## INFORMATION SHOWN
┄┄┄┄┄┄┄┄┄┄┄┄┄┄┄┄┄┄┄┄
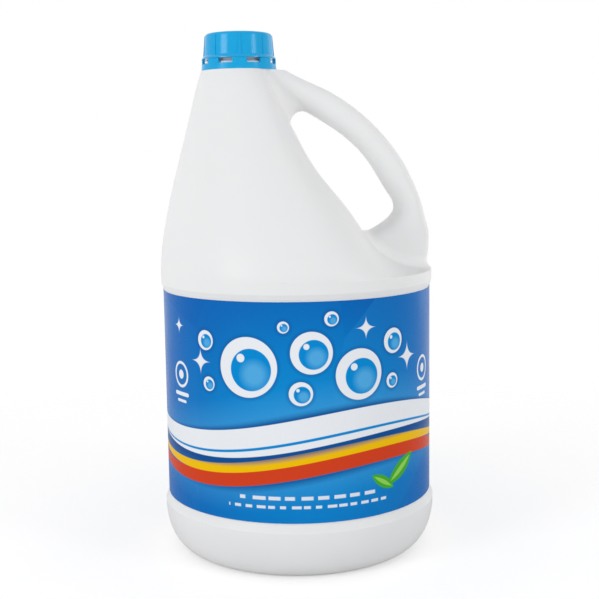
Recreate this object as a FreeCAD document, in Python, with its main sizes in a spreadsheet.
# A one-gallon bleach bottle: a blow-moulded jug whose handle is a hollow bar of the same wall, with
# an off-centre neck, a ribbed screw cap, the tamper band that stays on the neck, the foam liner
# inside the cap, and a film label wrapped round the recessed panel.
# Millimetres, +Z up. The origin is on the panel's axis, on the surface that the bottle stands on.
# The handle reaches towards +X, the neck leans towards -X, and the label's front faces -Y.
import FreeCAD, Part
import math
import os
import Sketcher
from FreeCAD import Placement, Rotation, Vector

doc = FreeCAD.newDocument("bleach_bottle")

# Driving dimensions. Each row is an alias, its value and what it sets.
SIZES = [
    ("wall", 1.0, "blown wall"),
    ("ledge_wall", 1.5, "blown wall under the tamper band"),
    ("floor_wall", 1.6, "blown wall under the bottle"),
    ("panel_radius", 78.7, "recessed label panel"),
    ("heel_proud", 2.2, "widest ring above the heel, proud of the panel"),
    ("heel_depth", 16.5, "how far the heel turns in"),
    ("heel_rise", 27.0, "height of the heel's curve"),
    ("ring_width", 10.0, "flat ring that the bottle stands on"),
    ("push_up", 6.0, "hollow in the middle of the base"),
    ("lower_step", 4.2, "height of the slope from the heel's ring in to the panel"),
    ("panel_foot", 33.2, "lower end of the panel"),
    ("panel_height", 122.9, "length of the panel"),
    ("shoulder_proud", 1.4, "crest of the shoulder, proud of the panel"),
    ("crest_rise", 8.9, "from the panel's top to the crest's upper edge"),
    ("shoulder_rise", 116.0, "from the crest to the neck ledge"),
    ("neck_offset", 31.6, "neck axis from the panel's axis"),
    ("ledge_radius", 22.1, "top of the shoulder, under the band"),
    ("back_roundness", 30.0, "how softly the neck side leaves the crest"),
    ("grip_roundness", 10.0, "how softly the handle side leaves the crest"),
    ("grip_softness", 4.5, "how sharply the finger wall meets the cone"),
    ("crest_step", 2.8, "height of the slope from the panel out to the crest"),
    ("finger_room", 26.5, "finger gap between the body wall and the handle bar"),
    ("bar_thickness", 16.6, "handle bar, seen from the side"),
    ("bar_width", 24.0, "handle bar, across the hand"),
    ("bar_squareness", 2.3, "2 is an oval bar, more is a squarer one"),
    ("foot_inset", 0.5, "handle foot inside the crest"),
    ("web_height", 38.0, "where the foot starts to spread, above the crest"),
    ("web_depth", 14.0, "height in which the foot has spread"),
    ("web_reach", 20.0, "how far the foot spreads towards the body"),
    ("foot_spread", 4.0, "how far the foot spreads to each side"),
    ("upper_root_fillet", 7.0, "handle root at the neck"),
    ("lower_root_fillet", 7.0, "handle root at the shoulder"),
    ("neck_radius", 17.05, "neck wall between the threads"),
    ("neck_bore", 15.4, "inside of the neck"),
    ("neck_height", 18.4, "from the ledge to the lip"),
    ("lip_bevel", 0.5, "edge of the lip"),
    ("collar_radius", 18.3, "neck inside the band"),
    ("collar_height", 3.0, "from the ledge to the locking bead"),
    ("bead_radius", 19.7, "locking bead that holds the band"),
    ("bead_height", 2.8, "locking bead"),
    ("thread_lead", 8.0, "rise of the two-start thread in one turn"),
    ("thread_depth", 1.2, "height of a thread ridge"),
    ("thread_root", 1.8, "width of a thread ridge at its root"),
    ("thread_crest", 0.9, "width of a thread ridge at its crest"),
    ("thread_gap", 0.3, "running clearance of the thread"),
    ("thread_start", 8.6, "middle of the ridge at its lower end, above the ledge"),
    ("neck_thread_length", 7.2, "rise of each ridge on the neck"),
    ("cap_thread_length", 4.0, "rise of each ridge in the cap"),
    ("band_radius", 21.9, "outside of the band at its foot"),
    ("band_top_radius", 21.5, "outside of the band at its top"),
    ("band_wall", 1.5, "wall of the band"),
    ("band_height", 3.5, "closed part of the band"),
    ("window_height", 2.7, "open slots between the band and the cap"),
    ("window_angle", 23.0, "one slot round the neck, in degrees"),
    ("hook_height", 0.9, "hook that catches under the bead"),
    ("tear_gap", 0.15, "torn line between the bridges and the cap"),
    ("skirt_radius", 20.1, "cap above its flare"),
    ("skirt_top_radius", 19.3, "cap under its top edge"),
    ("flare_height", 2.2, "flare at the cap's foot"),
    ("cap_wall_top", 1.6, "top of the cap"),
    ("cap_edge", 1.7, "rounding round the cap's top"),
    ("liner_thickness", 1.0, "foam liner"),
    ("liner_rim", 0.4, "liner beyond the neck's lip"),
    ("rib_width", 2.2, "grip ribs"),
    ("rib_height", 0.55, "grip ribs, proud of the skirt"),
    ("rib_count", 8, "grip ribs and slots"),
    ("label_thickness", 0.2, "printed film"),
    ("label_gap", 0.1, "glue under the film"),
    ("label_margin", 1.0, "panel left bare above and below the label"),
    ("label_lap", 8.0, "overlap of the label's ends, in degrees"),
]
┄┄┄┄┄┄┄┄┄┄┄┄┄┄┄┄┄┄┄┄
## OBJECTIVE
Extract all of the data exactly as written.

## TASK RESULT
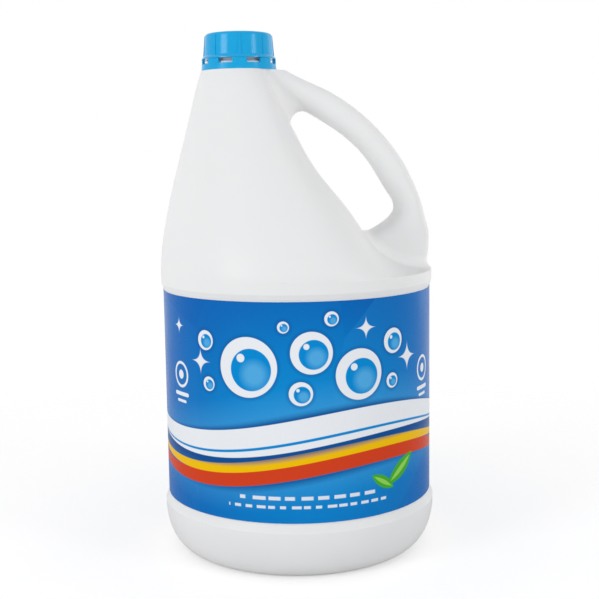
Recreate this object as a FreeCAD document, in Python, with its main sizes in a spreadsheet.
# A one-gallon bleach bottle: a blow-moulded jug whose handle is a hollow bar of the same wall, with
# an off-centre neck, a ribbed screw cap, the tamper band that stays on the neck, the foam liner
# inside the cap, and a film label wrapped round the recessed panel.
# Millimetres, +Z up. The origin is on the panel's axis, on the surface that the bottle stands on.
# The handle reaches towards +X, the neck leans towards -X, and the label's front faces -Y.
import FreeCAD, Part
import math
import os
import Sketcher
from FreeCAD import Placement, Rotation, Vector

doc = FreeCAD.newDocument("bleach_bottle")

# Driving dimensions. Each row is an alias, its value and what it sets.
SIZES = [
    ("wall", 1.0, "blown wall"),
    ("ledge_wall", 1.5, "blown wall under the tamper band"),
    ("floor_wall", 1.6, "blown wall under the bottle"),
    ("panel_radius", 78.7, "recessed label panel"),
    ("heel_proud", 2.2, "widest ring above the heel, proud of the panel"),
    ("heel_depth", 16.5, "how far the heel turns in"),
    ("heel_rise", 27.0, "height of the heel's curve"),
    ("ring_width", 10.0, "flat ring that the bottle stands on"),
    ("push_up", 6.0, "hollow in the middle of the base"),
    ("lower_step", 4.2, "height of the slope from the heel's ring in to the panel"),
    ("panel_foot", 33.2, "lower end of the panel"),
    ("panel_height", 122.9, "length of the panel"),
    ("shoulder_proud", 1.4, "crest of the shoulder, proud of the panel"),
    ("crest_rise", 8.9, "from the panel's top to the crest's upper edge"),
    ("shoulder_rise", 116.0, "from the crest to the neck ledge"),
    ("neck_offset", 31.6, "neck axis from the panel's axis"),
    ("ledge_radius", 22.1, "top of the shoulder, under the band"),
    ("back_roundness", 30.0, "how softly the neck side leaves the crest"),
    ("grip_roundness", 10.0, "how softly the handle side leaves the crest"),
    ("grip_softness", 4.5, "how sharply the finger wall meets the cone"),
    ("crest_step", 2.8, "height of the slope from the panel out to the crest"),
    ("finger_room", 26.5, "finger gap between the body wall and the handle bar"),
    ("bar_thickness", 16.6, "handle bar, seen from the side"),
    ("bar_width", 24.0, "handle bar, across the hand"),
    ("bar_squareness", 2.3, "2 is an oval bar, more is a squarer one"),
    ("foot_inset", 0.5, "handle foot inside the crest"),
    ("web_height", 38.0, "where the foot starts to spread, above the crest"),
    ("web_depth", 14.0, "height in which the foot has spread"),
    ("web_reach", 20.0, "how far the foot spreads towards the body"),
    ("foot_spread", 4.0, "how far the foot spreads to each side"),
    ("upper_root_fillet", 7.0, "handle root at the neck"),
    ("lower_root_fillet", 7.0, "handle root at the shoulder"),
    ("neck_radius", 17.05, "neck wall between the threads"),
    ("neck_bore", 15.4, "inside of the neck"),
    ("neck_height", 18.4, "from the ledge to the lip"),
    ("lip_bevel", 0.5, "edge of the lip"),
    ("collar_radius", 18.3, "neck inside the band"),
    ("collar_height", 3.0, "from the ledge to the locking bead"),
    ("bead_radius", 19.7, "locking bead that holds the band"),
    ("bead_height", 2.8, "locking bead"),
    ("thread_lead", 8.0, "rise of the two-start thread in one turn"),
    ("thread_depth", 1.2, "height of a thread ridge"),
    ("thread_root", 1.8, "width of a thread ridge at its root"),
    ("thread_crest", 0.9, "width of a thread ridge at its crest"),
    ("thread_gap", 0.3, "running clearance of the thread"),
    ("thread_start", 8.6, "middle of the ridge at its lower end, above the ledge"),
    ("neck_thread_length", 7.2, "rise of each ridge on the neck"),
    ("cap_thread_length", 4.0, "rise of each ridge in the cap"),
    ("band_radius", 21.9, "outside of the band at its foot"),
    ("band_top_radius", 21.5, "outside of the band at its top"),
    ("band_wall", 1.5, "wall of the band"),
    ("band_height", 3.5, "closed part of the band"),
    ("window_height", 2.7, "open slots between the band and the cap"),
    ("window_angle", 23.0, "one slot round the neck, in degrees"),
    ("hook_height", 0.9, "hook that catches under the bead"),
    ("tear_gap", 0.15, "torn line between the bridges and the cap"),
    ("skirt_radius", 20.1, "cap above its flare"),
    ("skirt_top_radius", 19.3, "cap under its top edge"),
    ("flare_height", 2.2, "flare at the cap's foot"),
    ("cap_wall_top", 1.6, "top of the cap"),
    ("cap_edge", 1.7, "rounding round the cap's top"),
    ("liner_thickness", 1.0, "foam liner"),
    ("liner_rim", 0.4, "liner beyond the neck's lip"),
    ("rib_width", 2.2, "grip ribs"),
    ("rib_height", 0.55, "grip ribs, proud of the skirt"),
    ("rib_count", 8, "grip ribs and slots"),
    ("label_thickness", 0.2, "printed film"),
    ("label_gap", 0.1, "glue under the film"),
    ("label_margin", 1.0, "panel left bare above and below the label"),
    ("label_lap", 8.0, "overlap of the label's ends, in degrees"),
]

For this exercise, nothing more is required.